What is asked: Identify the lines holding "materials" and copy them.

Material provided:
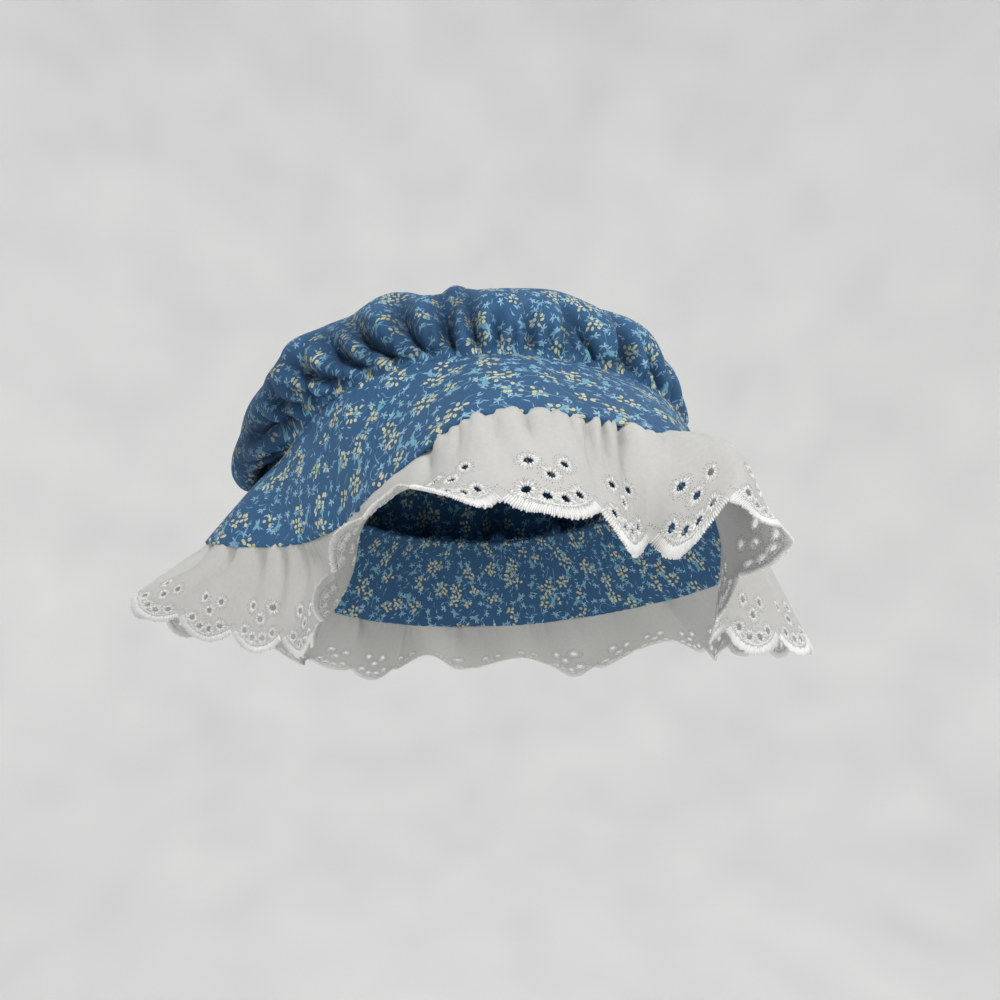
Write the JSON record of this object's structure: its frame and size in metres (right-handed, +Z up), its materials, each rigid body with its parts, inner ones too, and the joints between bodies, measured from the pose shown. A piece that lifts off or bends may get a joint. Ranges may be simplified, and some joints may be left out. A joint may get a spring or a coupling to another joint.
{
  "type": "ruffled sunbonnet",
  "caption": "Mob-cap style sunbonnet with a puffed gathered crown, a flared brim and a scalloped eyelet lace ruffle, kept in the form it has when worn tilted back.",
  "frame": {"origin": "the point under the crown where the top of a head carries the bonnet", "axes": "+Z up, away from the head; -Y to the front of the bonnet; +X to the right of someone who looks at its front"},
  "size_m": [0.311, 0.2791, 0.2291],
  "materials": {
    "crown_cloth": "blue printed cotton",
    "brim_cloth": "blue printed cotton",
    "eyelet_lace": "white embroidered cotton"
  },
  "bodies": {
    "root": {"crown": "crown_cloth", "brim": "brim_cloth", "lace_ruffle": "eyelet_lace"}
  },
  "joints": []
}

Completed task:
Write the JSON record of this object's structure: its frame and size in metres (right-handed, +Z up), its materials, each rigid body with its parts, inner ones too, and the joints between bodies, measured from the pose shown. A piece that lifts off or bends may get a joint. Ranges may be simplified, and some joints may be left out. A joint may get a spring or a coupling to another joint.
  "materials": {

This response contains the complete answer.